--- begin EXCERPTED DATA ---

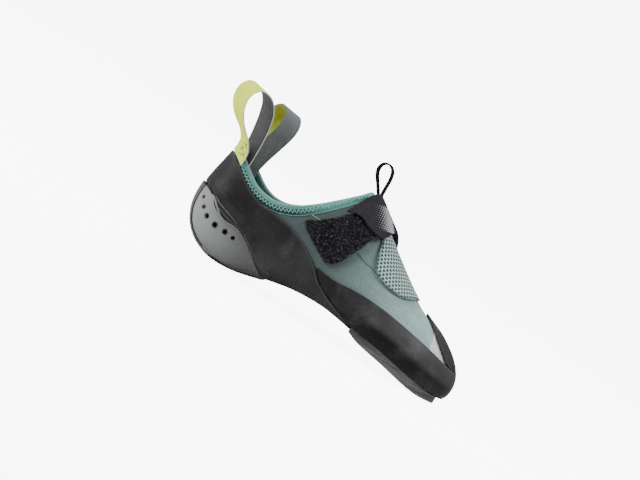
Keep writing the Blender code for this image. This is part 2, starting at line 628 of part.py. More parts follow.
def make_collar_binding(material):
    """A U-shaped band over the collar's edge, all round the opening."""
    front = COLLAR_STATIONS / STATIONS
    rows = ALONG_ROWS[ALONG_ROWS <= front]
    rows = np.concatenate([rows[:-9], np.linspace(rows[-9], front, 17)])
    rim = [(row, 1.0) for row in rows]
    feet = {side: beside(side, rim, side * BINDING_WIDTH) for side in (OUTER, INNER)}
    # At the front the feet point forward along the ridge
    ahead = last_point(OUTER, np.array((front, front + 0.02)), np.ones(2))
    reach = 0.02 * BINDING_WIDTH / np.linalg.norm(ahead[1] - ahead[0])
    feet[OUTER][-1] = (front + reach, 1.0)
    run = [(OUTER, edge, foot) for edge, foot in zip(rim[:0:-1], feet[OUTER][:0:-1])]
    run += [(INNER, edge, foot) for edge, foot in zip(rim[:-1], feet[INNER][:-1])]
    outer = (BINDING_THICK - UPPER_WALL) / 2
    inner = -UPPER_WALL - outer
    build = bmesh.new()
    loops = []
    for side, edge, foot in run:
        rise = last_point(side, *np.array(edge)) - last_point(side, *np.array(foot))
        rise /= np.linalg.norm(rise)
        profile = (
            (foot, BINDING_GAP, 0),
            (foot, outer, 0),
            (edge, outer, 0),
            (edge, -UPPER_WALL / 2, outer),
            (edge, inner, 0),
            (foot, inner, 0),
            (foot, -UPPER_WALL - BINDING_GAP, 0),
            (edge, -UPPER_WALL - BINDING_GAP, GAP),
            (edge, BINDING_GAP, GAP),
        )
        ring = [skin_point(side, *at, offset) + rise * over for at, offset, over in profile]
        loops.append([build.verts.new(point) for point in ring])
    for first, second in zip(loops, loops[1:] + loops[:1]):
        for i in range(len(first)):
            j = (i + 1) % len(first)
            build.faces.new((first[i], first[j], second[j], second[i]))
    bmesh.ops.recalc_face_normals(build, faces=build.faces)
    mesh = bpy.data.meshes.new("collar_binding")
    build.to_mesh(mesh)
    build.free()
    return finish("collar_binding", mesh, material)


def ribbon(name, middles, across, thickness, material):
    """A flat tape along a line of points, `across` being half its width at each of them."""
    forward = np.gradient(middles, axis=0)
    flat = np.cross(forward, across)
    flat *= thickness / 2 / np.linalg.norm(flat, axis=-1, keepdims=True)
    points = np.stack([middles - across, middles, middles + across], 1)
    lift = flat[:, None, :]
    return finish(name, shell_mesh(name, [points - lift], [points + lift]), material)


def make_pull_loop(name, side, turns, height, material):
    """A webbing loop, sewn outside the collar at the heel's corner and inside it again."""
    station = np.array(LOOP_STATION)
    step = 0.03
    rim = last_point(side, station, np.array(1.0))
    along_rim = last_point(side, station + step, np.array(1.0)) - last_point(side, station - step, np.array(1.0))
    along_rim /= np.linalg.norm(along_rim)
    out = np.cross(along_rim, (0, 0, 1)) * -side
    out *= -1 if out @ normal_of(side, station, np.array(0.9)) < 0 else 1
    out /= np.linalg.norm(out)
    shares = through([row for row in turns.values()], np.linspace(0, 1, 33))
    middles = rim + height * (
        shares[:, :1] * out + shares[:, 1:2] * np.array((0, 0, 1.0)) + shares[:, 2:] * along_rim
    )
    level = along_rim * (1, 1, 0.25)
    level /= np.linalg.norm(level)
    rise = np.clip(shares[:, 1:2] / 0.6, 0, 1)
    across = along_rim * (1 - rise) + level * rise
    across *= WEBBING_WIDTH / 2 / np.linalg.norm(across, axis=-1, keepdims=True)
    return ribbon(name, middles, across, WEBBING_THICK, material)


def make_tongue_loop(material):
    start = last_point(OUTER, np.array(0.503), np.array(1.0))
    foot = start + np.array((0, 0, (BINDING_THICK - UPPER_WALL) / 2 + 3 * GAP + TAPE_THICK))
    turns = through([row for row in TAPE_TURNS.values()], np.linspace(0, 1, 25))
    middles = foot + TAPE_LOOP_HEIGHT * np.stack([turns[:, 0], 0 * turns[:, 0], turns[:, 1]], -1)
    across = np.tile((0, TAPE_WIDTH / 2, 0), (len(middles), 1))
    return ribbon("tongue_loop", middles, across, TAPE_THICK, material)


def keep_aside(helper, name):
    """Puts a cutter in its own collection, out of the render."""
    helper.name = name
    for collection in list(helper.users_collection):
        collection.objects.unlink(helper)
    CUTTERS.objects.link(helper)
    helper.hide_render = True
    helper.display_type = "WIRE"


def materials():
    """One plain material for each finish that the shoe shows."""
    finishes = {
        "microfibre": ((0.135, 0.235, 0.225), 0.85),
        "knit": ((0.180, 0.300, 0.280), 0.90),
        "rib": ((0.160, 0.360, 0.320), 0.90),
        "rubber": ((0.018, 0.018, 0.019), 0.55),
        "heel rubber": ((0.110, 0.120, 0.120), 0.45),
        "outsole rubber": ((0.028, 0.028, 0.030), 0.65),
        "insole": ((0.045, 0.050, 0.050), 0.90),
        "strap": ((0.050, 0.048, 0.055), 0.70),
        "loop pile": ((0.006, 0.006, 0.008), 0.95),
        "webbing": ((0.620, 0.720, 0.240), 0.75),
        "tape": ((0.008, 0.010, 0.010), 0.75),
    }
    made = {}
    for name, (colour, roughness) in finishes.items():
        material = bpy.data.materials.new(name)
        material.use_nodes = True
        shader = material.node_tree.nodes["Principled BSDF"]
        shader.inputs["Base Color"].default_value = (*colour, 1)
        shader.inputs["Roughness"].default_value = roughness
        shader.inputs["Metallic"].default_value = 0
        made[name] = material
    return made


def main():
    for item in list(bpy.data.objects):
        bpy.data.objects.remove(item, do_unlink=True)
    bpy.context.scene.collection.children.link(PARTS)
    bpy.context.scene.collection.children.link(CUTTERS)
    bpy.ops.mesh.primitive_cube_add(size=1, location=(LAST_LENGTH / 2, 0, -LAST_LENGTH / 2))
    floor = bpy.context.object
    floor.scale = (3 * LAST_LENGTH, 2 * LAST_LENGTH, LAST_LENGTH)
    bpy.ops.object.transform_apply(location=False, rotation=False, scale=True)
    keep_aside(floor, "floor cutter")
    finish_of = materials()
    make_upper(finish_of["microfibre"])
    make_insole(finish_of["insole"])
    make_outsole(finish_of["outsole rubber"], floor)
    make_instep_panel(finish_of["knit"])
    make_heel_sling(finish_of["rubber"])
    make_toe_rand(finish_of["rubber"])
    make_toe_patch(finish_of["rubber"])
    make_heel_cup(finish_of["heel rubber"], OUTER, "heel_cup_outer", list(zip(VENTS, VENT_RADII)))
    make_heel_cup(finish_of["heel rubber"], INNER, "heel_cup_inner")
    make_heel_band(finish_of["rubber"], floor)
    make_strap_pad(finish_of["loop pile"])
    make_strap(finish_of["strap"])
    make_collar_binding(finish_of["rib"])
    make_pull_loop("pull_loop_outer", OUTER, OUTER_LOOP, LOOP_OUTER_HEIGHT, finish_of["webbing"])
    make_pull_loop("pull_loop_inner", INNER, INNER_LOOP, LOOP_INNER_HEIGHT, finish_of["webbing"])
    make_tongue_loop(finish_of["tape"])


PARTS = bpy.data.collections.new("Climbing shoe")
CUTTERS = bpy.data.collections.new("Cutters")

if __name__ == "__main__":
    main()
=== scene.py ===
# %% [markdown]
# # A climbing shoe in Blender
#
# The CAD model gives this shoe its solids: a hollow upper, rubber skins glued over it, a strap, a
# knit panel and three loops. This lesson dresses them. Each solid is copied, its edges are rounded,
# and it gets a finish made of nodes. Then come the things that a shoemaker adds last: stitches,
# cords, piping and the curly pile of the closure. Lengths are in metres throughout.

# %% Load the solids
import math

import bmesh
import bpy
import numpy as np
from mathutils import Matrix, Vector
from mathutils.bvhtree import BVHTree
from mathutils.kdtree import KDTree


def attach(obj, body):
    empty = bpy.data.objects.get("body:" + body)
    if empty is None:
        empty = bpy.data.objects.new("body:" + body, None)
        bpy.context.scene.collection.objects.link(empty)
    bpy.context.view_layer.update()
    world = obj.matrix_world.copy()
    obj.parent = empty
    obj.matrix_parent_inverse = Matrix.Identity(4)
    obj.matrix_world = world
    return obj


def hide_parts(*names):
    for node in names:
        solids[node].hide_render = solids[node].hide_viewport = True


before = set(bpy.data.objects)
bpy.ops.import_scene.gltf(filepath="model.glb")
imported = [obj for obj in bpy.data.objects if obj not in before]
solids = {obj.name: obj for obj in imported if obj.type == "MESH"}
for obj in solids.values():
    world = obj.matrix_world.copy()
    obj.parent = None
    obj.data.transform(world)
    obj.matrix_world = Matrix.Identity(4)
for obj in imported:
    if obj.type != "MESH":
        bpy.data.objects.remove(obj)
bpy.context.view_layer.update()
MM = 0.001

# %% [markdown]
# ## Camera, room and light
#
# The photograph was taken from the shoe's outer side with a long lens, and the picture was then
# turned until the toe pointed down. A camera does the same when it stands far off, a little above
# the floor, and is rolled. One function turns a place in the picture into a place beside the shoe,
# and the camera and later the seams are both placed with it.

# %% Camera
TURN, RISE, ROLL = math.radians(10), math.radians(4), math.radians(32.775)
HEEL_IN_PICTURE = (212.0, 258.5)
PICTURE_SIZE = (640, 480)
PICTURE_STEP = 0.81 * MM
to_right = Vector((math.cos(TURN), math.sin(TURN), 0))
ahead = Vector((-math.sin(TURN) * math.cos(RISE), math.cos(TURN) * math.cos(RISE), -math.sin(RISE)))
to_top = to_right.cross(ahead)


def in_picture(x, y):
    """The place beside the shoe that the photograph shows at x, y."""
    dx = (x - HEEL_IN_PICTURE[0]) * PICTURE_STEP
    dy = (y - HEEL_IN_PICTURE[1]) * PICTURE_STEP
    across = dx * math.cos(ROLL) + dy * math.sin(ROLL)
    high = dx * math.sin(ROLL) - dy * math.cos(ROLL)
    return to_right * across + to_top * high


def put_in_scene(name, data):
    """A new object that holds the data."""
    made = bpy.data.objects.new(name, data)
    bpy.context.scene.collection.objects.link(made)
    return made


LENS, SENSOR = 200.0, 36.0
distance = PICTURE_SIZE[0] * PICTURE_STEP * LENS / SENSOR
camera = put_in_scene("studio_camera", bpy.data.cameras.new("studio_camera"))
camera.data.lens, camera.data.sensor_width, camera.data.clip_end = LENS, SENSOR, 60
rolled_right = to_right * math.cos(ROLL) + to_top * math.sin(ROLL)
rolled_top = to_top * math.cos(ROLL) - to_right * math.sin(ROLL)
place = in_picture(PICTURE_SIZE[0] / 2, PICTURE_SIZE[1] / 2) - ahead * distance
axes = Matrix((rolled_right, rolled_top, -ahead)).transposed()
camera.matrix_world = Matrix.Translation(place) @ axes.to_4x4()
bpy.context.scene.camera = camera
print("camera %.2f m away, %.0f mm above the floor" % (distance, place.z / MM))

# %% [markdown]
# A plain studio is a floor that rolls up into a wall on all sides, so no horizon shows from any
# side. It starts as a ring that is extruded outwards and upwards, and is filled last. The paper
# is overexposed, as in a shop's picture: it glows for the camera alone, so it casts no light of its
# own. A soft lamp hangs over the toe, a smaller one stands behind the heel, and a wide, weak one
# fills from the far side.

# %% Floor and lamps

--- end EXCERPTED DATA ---
--- begin EXCERPTED DATA ---

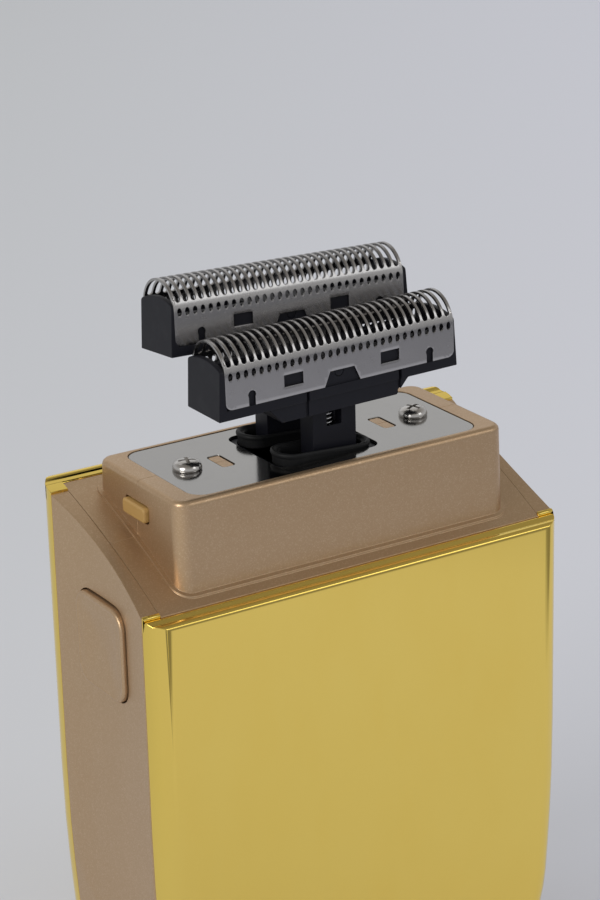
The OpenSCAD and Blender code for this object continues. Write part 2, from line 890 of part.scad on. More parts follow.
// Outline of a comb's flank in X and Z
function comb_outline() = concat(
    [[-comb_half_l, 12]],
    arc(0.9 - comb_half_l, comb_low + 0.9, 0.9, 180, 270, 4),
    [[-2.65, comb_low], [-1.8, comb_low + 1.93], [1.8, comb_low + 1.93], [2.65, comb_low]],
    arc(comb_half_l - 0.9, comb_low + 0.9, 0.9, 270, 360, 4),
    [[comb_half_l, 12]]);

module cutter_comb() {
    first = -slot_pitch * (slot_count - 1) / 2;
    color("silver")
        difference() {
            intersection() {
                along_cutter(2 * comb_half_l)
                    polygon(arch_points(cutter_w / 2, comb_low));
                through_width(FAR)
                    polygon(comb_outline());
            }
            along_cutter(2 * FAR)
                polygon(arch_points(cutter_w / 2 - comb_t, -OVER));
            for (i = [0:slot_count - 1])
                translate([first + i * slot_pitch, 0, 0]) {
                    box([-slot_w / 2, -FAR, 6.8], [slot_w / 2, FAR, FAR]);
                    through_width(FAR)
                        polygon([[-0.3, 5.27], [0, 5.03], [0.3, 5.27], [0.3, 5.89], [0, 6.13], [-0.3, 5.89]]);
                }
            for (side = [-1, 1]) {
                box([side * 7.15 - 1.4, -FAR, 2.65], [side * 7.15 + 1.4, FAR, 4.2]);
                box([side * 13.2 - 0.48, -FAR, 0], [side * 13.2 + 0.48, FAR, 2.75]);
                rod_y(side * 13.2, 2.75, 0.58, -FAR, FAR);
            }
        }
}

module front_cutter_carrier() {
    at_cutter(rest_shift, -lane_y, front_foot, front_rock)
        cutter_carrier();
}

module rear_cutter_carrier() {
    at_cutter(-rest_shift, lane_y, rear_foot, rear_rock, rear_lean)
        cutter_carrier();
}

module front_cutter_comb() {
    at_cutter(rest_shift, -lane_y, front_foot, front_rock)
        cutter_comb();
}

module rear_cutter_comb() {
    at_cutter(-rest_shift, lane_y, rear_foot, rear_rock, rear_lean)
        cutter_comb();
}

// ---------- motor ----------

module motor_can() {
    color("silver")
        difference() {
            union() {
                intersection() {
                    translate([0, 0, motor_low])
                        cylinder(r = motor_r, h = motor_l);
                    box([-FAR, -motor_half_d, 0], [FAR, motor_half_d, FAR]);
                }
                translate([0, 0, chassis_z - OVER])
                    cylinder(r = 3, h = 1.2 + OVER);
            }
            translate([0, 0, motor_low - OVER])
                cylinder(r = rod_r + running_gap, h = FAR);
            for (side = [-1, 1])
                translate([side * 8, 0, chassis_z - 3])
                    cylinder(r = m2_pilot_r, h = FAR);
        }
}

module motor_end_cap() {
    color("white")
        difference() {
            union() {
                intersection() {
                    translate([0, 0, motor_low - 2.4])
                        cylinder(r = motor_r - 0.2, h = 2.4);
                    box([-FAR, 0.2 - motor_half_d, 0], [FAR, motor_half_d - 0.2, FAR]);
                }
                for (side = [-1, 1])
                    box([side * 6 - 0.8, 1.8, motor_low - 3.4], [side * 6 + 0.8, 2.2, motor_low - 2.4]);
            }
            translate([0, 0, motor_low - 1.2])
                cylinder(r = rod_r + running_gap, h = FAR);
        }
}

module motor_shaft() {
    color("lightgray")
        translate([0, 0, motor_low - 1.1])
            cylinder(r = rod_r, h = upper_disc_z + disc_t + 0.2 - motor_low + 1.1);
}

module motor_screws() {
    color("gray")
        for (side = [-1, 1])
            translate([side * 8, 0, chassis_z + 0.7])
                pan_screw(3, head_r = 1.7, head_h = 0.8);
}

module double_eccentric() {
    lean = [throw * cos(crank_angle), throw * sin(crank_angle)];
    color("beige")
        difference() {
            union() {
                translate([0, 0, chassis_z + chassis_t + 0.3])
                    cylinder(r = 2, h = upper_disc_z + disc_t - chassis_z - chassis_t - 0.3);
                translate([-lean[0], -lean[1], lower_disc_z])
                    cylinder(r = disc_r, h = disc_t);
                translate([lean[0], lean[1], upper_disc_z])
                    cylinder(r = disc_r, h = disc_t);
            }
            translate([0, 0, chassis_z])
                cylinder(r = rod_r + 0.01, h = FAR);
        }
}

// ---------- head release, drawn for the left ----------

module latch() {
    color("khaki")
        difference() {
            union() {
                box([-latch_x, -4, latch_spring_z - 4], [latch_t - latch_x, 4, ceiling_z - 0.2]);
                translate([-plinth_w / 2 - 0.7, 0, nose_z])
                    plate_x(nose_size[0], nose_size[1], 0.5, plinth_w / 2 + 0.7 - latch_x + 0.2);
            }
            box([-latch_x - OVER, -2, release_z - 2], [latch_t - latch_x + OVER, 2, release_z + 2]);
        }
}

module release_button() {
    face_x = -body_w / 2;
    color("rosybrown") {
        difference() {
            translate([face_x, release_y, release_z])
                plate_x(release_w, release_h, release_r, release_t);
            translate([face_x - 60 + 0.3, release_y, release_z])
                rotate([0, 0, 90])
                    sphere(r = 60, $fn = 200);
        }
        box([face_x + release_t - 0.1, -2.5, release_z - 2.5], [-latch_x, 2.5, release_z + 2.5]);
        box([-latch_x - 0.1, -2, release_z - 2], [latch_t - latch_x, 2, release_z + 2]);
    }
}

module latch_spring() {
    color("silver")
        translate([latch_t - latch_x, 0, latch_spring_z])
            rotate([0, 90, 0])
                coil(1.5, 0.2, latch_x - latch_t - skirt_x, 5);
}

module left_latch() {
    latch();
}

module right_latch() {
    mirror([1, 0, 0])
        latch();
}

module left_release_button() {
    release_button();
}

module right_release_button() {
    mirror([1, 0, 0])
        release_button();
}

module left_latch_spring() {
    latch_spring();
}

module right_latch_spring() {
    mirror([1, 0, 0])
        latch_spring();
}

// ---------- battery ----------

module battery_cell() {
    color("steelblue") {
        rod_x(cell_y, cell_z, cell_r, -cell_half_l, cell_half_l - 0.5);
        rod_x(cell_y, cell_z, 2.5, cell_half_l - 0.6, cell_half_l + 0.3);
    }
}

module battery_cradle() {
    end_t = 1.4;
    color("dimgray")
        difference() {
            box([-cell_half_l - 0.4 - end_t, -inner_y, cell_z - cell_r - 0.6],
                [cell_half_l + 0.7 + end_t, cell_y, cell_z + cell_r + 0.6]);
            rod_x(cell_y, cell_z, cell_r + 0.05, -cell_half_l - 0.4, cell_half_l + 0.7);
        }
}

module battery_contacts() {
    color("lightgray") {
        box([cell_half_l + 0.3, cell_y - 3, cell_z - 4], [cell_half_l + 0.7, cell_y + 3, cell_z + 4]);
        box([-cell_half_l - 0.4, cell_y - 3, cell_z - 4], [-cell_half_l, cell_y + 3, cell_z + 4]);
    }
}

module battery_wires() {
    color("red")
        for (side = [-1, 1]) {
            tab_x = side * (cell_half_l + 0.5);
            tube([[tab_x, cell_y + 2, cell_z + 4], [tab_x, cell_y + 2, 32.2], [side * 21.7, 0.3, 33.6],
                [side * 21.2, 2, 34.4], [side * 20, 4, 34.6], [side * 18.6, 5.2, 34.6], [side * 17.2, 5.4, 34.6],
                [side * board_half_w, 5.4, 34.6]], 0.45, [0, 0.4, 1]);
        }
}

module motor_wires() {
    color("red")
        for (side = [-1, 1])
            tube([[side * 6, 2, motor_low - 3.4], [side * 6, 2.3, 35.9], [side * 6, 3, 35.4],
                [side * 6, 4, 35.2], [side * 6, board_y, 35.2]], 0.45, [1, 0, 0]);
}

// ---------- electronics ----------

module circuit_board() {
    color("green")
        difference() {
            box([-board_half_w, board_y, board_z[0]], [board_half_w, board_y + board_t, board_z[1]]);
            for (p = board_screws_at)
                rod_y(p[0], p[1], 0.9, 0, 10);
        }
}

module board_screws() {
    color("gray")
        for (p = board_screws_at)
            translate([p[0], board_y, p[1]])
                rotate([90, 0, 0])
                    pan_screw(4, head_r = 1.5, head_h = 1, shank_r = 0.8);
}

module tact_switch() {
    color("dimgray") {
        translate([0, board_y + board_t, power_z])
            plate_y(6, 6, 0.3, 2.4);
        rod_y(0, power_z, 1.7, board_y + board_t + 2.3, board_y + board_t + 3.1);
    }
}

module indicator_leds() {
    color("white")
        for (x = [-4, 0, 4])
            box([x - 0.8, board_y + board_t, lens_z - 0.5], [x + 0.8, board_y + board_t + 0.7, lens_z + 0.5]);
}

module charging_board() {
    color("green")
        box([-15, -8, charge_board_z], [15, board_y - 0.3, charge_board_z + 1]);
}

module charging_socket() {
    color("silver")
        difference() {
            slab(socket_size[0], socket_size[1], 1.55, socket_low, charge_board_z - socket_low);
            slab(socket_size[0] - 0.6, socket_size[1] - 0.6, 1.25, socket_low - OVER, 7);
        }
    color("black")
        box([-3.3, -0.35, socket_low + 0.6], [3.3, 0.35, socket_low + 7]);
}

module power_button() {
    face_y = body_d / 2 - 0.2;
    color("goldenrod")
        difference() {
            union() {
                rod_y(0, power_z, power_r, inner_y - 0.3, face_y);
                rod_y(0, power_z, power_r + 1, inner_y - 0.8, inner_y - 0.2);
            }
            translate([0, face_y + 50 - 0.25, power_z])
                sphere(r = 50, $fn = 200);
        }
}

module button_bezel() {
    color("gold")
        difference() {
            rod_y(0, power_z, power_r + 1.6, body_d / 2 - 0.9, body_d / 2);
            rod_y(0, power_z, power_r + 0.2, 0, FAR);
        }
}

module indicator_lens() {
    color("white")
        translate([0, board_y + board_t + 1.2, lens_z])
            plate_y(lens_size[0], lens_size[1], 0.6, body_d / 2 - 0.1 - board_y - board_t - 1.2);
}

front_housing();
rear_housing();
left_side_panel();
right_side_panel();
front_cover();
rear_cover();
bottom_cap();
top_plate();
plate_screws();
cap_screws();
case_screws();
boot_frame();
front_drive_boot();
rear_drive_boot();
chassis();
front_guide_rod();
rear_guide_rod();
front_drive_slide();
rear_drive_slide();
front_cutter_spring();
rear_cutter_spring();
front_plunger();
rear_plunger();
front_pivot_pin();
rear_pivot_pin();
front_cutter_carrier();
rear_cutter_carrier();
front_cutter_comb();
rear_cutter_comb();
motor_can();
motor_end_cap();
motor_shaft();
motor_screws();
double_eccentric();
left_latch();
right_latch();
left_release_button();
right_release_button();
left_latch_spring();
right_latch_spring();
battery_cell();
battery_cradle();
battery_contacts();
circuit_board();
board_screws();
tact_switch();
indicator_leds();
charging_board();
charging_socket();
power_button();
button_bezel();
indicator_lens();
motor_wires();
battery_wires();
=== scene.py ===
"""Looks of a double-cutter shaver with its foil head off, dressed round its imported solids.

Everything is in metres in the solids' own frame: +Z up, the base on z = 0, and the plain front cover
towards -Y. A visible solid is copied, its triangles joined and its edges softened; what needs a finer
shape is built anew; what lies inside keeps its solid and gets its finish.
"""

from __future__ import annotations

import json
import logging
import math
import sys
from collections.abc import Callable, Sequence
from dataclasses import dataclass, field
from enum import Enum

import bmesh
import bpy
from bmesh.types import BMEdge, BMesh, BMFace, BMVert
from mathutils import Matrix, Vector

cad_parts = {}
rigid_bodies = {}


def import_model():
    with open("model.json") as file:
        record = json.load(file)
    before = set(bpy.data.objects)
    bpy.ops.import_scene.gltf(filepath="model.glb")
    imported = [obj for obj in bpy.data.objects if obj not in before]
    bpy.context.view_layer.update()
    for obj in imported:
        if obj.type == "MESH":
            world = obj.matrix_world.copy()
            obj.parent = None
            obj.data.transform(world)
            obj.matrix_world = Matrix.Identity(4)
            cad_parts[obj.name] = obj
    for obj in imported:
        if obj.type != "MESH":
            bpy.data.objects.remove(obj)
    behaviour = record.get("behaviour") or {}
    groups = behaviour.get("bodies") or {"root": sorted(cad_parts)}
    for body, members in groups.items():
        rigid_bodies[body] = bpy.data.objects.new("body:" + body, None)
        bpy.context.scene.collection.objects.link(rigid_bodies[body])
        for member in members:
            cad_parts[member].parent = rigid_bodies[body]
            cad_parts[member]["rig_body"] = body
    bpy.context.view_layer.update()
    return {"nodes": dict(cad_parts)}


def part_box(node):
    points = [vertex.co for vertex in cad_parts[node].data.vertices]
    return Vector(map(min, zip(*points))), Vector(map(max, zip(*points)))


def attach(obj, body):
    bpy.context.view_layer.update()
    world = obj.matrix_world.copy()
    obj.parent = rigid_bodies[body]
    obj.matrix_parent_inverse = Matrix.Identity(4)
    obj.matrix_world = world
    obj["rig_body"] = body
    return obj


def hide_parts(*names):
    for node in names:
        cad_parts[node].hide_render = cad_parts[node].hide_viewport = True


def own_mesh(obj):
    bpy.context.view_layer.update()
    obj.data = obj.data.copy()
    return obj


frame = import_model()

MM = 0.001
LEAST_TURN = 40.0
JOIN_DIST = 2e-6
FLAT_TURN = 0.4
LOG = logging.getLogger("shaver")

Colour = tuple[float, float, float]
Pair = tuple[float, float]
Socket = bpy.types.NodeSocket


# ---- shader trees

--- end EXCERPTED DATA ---

• [REQUIREMENTS]: Identify every line where the string "empty" appears.

• [WORKED SOLUTION]:
    empty = bpy.data.objects.get("body:" + body)
    if empty is None:
        empty = bpy.data.objects.new("body:" + body, None)
        bpy.context.scene.collection.objects.link(empty)
    obj.parent = empty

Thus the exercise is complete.